Cause 3: Worn Flush Valve Seal
The rubber seal at the bottom of the flush valve is a wear part. Over time it goes hard, warps slightly, or develops a ridge where it sits against the seat. Once it loses its flexibility, it can't form a clean seal and water seeps past it.
How to fix it
- Turn off the water and flush the cistern to empty it.
- Remove the flush unit top section (twist and lift).
- The rubber seal is on the bottom of the plunger — it usually pulls off by hand. Some are a simple ring, others are a cup-shaped washer.
- Take the old seal to a plumbing supplier or look up the flush unit model online. Replacement seals are cheap and widely available. If you can't find an exact match, universal seals in standard sizes work for most units.
- Fit the new seal, reassemble, refill, and test.
This is a five-minute job once you've got the right seal. If the rubber has gone hard or is visibly deformed when you pull it off, that's almost certainly your problem.
Cause 4: Water Level Set Too High (Overflow)
Modern flush units have a built-in overflow — a tube or channel that directs water into the toilet bowl if the cistern overfills. This is a safety feature: instead of flooding onto the bathroom floor, excess water goes safely into the pan.
If the fill valve's float is set too high, the cistern fills past the overflow level and water constantly trickles down the overflow into the bowl. It looks and sounds identical to a flush seal problem, but the cause is different — the seal is fine, it's the water level that's wrong.
How to check
Take the lid off and flush. Watch the water refill. If the water rises to the very top of the flush unit's overflow tube and starts spilling over the edge into it, the fill valve is set too high.
How to fix it
Adjust the fill valve float so it shuts off at a lower water level. Most modern fill valves have an adjustable float — either a screw you turn to raise or lower the shut-off point, or a clip on the float arm that you slide up or down. The water should stop filling about 25mm (1 inch) below the top of the overflow.

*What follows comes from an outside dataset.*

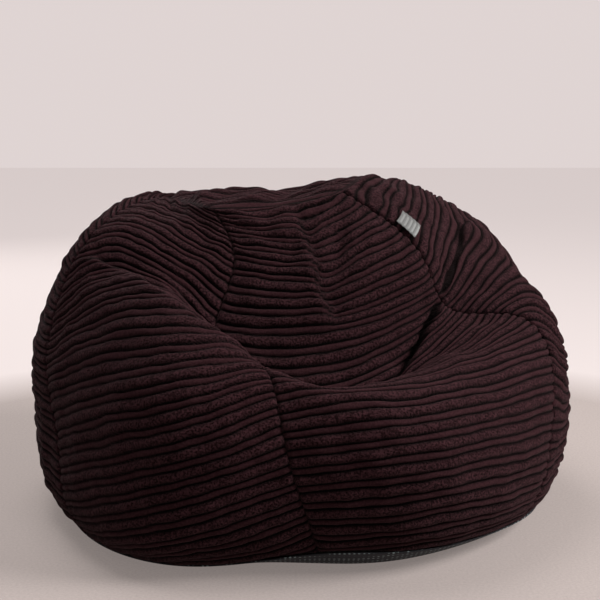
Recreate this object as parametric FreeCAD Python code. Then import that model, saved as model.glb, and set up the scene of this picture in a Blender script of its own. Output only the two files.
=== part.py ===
import FreeCAD, Part
import os
import math

V3 = FreeCAD.Vector

# ---------------------------------------------------------------- driving dimensions (mm)
WIDTH = 850.0              # overall width across the arms, as it lies
COVER_T = 3.0              # corduroy side and top panels, pile included
BASE_T = 2.0               # non-slip base fabric
LINER_DEPTH = 5.6          # outside of the cover to outside of the liner
LINER_T = 1.2              # liner fabric
FILL_DEPTH = 12.5          # outside of the cover to the bead filling
FILL_DEPTH_TOP = 13.5      # the same, under the top panel
SEAM_GAP = 0.5             # gap drawn between panels that are sewn together
COLUMN_APART = 110.0       # least distance from one column of the shape to the next
FLAT = 0.86                # part of the base outline that lies flat on the floor
LINER_FLOOR = 9.0          # underside of the liner above the floor
FILL_FLOOR = 15.0          # underside of the filling above the floor
COVER_ZIP_Y = 95.0         # where the cover zip crosses the base, behind the middle
COVER_ZIP_HALF = 210.0     # half the length of the cover zip
LINER_ZIP_Y = -60.0        # where the liner zip crosses the liner base
LINER_ZIP_HALF = 150.0     # half the length of the liner zip
ZIP_SLOT = 5.0             # half the width of the opening the zip fills
ZIP_END = 6.0              # from the end of the slot to the first tooth
TOOTH_PITCH = 5.0
TOOTH_TIP = 0.8            # from the middle of the zip to the tip of a tooth
TOOTH_ROOT = 2.4
BEAD_EDGE = 3.4            # outer edge of the bead that carries the teeth
TEETH_UNDER = 0.7          # teeth reach this far below the top of the fabric
TEETH_OVER = 1.9           # and this far above it
TAPE_NEAR = 3.5
TAPE_FAR = 17.0
TAPE_LIFT = 0.3
TAPE_T = 0.7
TAPE_END = 2.0
STOP_LONG = 3.5
STOP_HALF = 3.2
STOP_END = 1.2
SLIDER_PARK = 16.0         # middle of the slider from the end of the slot, when closed
SLIDER_X = 7.0             # half the length of the slider
SLIDER_Y = 4.2             # half its width
SLIDER_POST_X = 2.5
SLIDER_POST_Y = 0.4
SLIDER_GAP = 0.4           # from the teeth to the slider's plates
SLIDER_PLATE = 0.6
SLIDER_LIP = 0.5           # thickness of the lips that turn over the teeth

LABEL_AT = (2.03, 0.900)   # on the skin: round the columns, and up
LABEL_WIDE = 20.0
LABEL_TALL = 34.0
LABEL_PROUD = 0.8
LABEL_T = 0.8
CARE_AT = (6.02, 0.055)
CARE_WIDE = 25.0
CARE_TALL = 34.0
CARE_T = 0.5
LINER_LOW = 0.03           # the liner's side seams, as shares of the height of a panel
LINER_HIGH = 0.99
FOLD = (0.43, 0.75)        # where the side panels fold into the seat, as a share of their height
FILL_LOW = 0.03
FILL_HIGH = 0.985
FILL_SIDE = (0.05, 0.41)
FILL_BACK = (0.79, FILL_HIGH)
FILL_SHRINK = 0.16         # part of the filling's outline that is off the floor
CROWN_MIDDLE = 4.0         # how far the top panel's domed part stands over its middle
CROWN_SHARE = 0.35         # and how far the panel is drawn up towards that height
BASE_MIDDLE = 20.0         # height that the base's turned-up edge points towards

# ---------------------------------------------------------------- fineness of the curves
SWEEPS = 40                # passes that settle the slopes of a smooth curve
STEP_U = 0.02              # distances used to measure a direction on the skin
STEP_V = 0.004
MITRE = 0.05               # part of a panel's height over which its edge is mitred
PATCH_ACROSS = 7           # points across a panel, from one column to the next
PATCH_UP = 49              # points up a panel
RING_STEP = 0.25           # columns between the points of a closed outline
CAP_SHARES = (0.0, 0.12, 0.3, 0.5, 0.72)
CAP_FLAT = 0.93            # where the small flat at the middle of the top panel begins
EDGE_IN = 0.004            # keeps the top panel's rim just inside the side panels
SOLE_IN = 0.002            # keeps the base's rim just inside the side panels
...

Still Running? When the Flush Unit Needs Replacing
If you've tried all four fixes and the toilet still runs, the flush unit itself is likely past its useful life. Common failures beyond the seal:
- A float that's taken on water. If one of the flush valve floats has cracked or become waterlogged, it can't rise properly and won't close the seal. You can sometimes see this — the float sits lower in the water than it should.
- A damaged seat. If the plastic seat that the seal sits on is scratched, cracked, or warped, no seal will sit cleanly on it. The seat is part of the base unit, so you'd need to replace the entire flush valve.
- A worn plunger mechanism. If the plunger that lifts and drops the seal isn't moving freely, it might not be dropping fully closed after a flush.
Replacement flush units are available for most toilet models and are straightforward to fit — you turn off the water, empty the cistern, unscrew the large nut underneath, swap the unit, and reconnect. But if you're not comfortable working underneath the cistern, it's a quick job for a plumber.
How much water does a running toilet waste?
A toilet that runs continuously can waste 200–400 litres of water per day. On a water meter, that's roughly £1–2 per day, or £400–700 per year. A replacement flush seal costs under £5. Even a full replacement flush unit is under £20. It's one of those rare cases where the fix pays for itself within a day.